Y un elemento central, siempre evadido: el margen de rentabilidad empresaria, que se manifiesta en distintos eslabones de la cadena de división del trabajo.
Las modificaciones de los cuadros tarifarios de los servicios públicos respondieron en gran medida a este factor. A la recomposición de los márgenes de rentabilidad empresaria que, en el caso del gas, según el Estudio Bein, le reportarán a los distintos eslabones de la cadena de producción, transporte y distribución un embolso de 2000 millones de pesos adicionales. El doble de los 1000 millones de pesos que se ahorrará el Estado con la quita de los subsidios.
De cumplirse la previsión, los usuarios de gas en todo el país, pagarán unos 3000 millones de pesos extra a lo largo del año para recomponer la “naturalidad” perdida en este mercado.
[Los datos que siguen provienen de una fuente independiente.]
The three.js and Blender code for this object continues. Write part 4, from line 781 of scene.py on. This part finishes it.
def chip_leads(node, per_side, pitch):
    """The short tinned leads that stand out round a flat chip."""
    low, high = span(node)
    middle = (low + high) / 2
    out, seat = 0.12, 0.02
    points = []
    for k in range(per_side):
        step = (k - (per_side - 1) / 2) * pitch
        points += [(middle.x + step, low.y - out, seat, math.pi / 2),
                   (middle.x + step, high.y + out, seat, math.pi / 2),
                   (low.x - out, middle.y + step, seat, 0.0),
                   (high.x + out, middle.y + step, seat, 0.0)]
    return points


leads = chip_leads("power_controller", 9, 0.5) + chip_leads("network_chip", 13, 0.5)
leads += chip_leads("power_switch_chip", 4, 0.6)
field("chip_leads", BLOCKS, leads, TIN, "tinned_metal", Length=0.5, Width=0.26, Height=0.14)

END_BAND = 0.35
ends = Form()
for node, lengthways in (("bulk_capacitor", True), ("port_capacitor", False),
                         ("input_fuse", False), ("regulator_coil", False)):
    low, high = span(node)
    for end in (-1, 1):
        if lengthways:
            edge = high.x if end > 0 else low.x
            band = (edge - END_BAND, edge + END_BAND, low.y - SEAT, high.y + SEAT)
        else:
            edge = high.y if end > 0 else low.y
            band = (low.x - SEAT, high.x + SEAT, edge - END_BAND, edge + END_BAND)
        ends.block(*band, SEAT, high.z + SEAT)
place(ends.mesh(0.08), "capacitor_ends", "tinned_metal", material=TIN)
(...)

De manera tal que los excedentes que los usuarios usufructuaban, dedicándolos a la compra de celulares o al disfrute de vacaciones o el atesoramiento de dólares, serán redirigidos, por decisión política del actual gobierno, hacia la conformación de una robusta renta empresaria en el sector de los servicios públicos. Que serían garantía de retorno de las futuras e hipotéticas inversiones, pero que, en realidad, seguramente serán remitidos en forma de utilidades a las cuentas de los distintos accionistas (fondos de inversión foráneos, sociedades off shore o las mismas casas matrices), antes que ser reinvertidos, librados ya de la exigencia del aumento del consumo que propiciaban las señales de precios beneficiosas para los usuarios a la par de una economía que crecía.
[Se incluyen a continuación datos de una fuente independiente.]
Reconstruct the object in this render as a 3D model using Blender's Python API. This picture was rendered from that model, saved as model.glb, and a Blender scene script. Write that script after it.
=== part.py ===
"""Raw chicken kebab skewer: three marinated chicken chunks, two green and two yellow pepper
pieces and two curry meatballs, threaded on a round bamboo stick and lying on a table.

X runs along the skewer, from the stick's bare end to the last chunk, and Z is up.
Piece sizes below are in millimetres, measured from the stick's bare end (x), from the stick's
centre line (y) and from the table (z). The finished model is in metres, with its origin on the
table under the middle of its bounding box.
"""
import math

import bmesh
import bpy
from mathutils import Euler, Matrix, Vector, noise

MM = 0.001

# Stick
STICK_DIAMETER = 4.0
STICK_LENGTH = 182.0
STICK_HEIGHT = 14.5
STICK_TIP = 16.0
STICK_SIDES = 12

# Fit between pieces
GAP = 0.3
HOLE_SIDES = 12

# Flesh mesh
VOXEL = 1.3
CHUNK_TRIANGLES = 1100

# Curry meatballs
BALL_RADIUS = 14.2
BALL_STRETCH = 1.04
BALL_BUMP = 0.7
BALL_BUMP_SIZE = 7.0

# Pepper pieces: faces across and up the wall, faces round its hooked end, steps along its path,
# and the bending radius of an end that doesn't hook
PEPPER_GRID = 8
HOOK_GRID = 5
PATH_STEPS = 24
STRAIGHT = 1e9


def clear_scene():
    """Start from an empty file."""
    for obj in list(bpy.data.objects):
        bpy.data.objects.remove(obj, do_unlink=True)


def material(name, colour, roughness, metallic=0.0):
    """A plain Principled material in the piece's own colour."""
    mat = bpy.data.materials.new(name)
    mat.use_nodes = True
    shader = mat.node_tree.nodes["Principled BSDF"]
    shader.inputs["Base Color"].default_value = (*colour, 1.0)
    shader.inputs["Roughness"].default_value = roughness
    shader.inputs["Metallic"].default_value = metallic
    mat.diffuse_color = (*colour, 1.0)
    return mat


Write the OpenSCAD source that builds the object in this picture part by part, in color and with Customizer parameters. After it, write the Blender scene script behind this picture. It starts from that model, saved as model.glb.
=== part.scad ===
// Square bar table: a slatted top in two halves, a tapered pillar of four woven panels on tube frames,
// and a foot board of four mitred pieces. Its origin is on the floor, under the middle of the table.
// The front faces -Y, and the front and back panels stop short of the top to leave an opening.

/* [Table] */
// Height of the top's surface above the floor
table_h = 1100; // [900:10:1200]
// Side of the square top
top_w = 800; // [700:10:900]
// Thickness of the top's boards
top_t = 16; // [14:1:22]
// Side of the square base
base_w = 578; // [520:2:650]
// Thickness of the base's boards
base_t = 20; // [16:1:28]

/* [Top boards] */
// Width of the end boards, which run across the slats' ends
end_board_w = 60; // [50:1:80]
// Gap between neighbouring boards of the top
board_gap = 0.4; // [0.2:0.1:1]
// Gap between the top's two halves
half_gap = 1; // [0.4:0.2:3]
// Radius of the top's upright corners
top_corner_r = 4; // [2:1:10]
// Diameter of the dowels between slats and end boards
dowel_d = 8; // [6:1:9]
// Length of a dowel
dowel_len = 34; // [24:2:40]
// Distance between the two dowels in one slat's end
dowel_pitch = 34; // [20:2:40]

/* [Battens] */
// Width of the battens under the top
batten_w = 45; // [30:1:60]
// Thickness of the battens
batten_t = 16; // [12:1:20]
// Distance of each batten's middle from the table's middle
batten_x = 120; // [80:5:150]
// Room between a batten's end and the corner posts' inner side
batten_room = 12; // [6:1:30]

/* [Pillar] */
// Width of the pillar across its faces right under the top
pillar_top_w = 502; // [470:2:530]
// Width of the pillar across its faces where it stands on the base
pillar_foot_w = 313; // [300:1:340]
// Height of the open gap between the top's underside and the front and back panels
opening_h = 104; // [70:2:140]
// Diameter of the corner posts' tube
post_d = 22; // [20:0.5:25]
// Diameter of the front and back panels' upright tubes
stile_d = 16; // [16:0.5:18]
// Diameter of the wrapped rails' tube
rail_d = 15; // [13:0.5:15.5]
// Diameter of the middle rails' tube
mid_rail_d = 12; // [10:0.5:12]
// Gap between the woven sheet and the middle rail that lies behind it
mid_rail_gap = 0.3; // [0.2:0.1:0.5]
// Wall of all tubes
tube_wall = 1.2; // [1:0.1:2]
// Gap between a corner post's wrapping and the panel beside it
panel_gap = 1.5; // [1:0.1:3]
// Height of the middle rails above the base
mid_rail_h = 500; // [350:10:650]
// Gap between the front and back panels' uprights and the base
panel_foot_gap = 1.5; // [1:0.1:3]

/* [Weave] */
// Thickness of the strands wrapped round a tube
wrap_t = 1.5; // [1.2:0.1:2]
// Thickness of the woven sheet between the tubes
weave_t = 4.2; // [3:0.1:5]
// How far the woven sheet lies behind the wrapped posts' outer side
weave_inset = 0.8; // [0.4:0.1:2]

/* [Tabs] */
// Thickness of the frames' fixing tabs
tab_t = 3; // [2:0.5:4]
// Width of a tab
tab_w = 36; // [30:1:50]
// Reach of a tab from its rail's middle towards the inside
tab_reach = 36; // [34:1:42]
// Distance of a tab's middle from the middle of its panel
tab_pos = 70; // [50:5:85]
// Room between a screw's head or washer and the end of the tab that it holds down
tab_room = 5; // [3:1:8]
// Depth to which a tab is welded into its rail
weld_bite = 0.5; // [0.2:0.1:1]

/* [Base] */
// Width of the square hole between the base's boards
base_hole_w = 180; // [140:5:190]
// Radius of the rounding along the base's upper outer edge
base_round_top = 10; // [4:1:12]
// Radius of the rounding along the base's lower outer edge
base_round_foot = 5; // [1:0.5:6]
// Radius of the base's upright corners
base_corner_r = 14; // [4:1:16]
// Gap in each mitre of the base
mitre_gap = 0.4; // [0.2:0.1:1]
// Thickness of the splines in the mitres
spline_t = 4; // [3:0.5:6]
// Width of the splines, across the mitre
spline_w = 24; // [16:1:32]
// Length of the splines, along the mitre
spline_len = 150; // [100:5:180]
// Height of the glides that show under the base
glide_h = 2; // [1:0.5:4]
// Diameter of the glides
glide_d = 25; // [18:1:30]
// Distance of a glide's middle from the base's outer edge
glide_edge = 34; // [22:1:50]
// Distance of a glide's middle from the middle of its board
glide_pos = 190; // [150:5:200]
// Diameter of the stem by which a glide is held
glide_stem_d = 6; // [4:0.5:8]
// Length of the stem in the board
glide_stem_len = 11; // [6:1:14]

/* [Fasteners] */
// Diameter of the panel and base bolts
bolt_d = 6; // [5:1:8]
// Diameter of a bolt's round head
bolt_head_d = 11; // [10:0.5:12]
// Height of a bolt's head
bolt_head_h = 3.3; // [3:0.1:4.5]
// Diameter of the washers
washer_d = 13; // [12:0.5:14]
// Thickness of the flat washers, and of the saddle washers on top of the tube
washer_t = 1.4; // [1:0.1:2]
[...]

La ex presidenta Cristina Fernández de Kirchner dijo al reasumir en 2011 que ella no estaba en Casa Rosada para ser gendarme de la rentabilidad empresaria. A ese rol reduce el actual gobierno su gestión: garantizar que los empresarios dedicados a actividades “naturalmente” competitivas puedan formar precios al nivel que consideran justo, de acuerdo a las convenciones de manual, como promesa de retorno de la inversión a realizar. La tasa de ganancia empresaria, mucha de la cual se conforma en relación al circuito de circulación financiera, será el gran articulador de la organización social en la Argentina en los próximos años.
Es una concepción filosófica forjada a lo largo de años que, más allá de la suerte de los gobiernos, muchos intelectuales, dirigentes y conspiradores no están dispuestos a reformular ni ceder.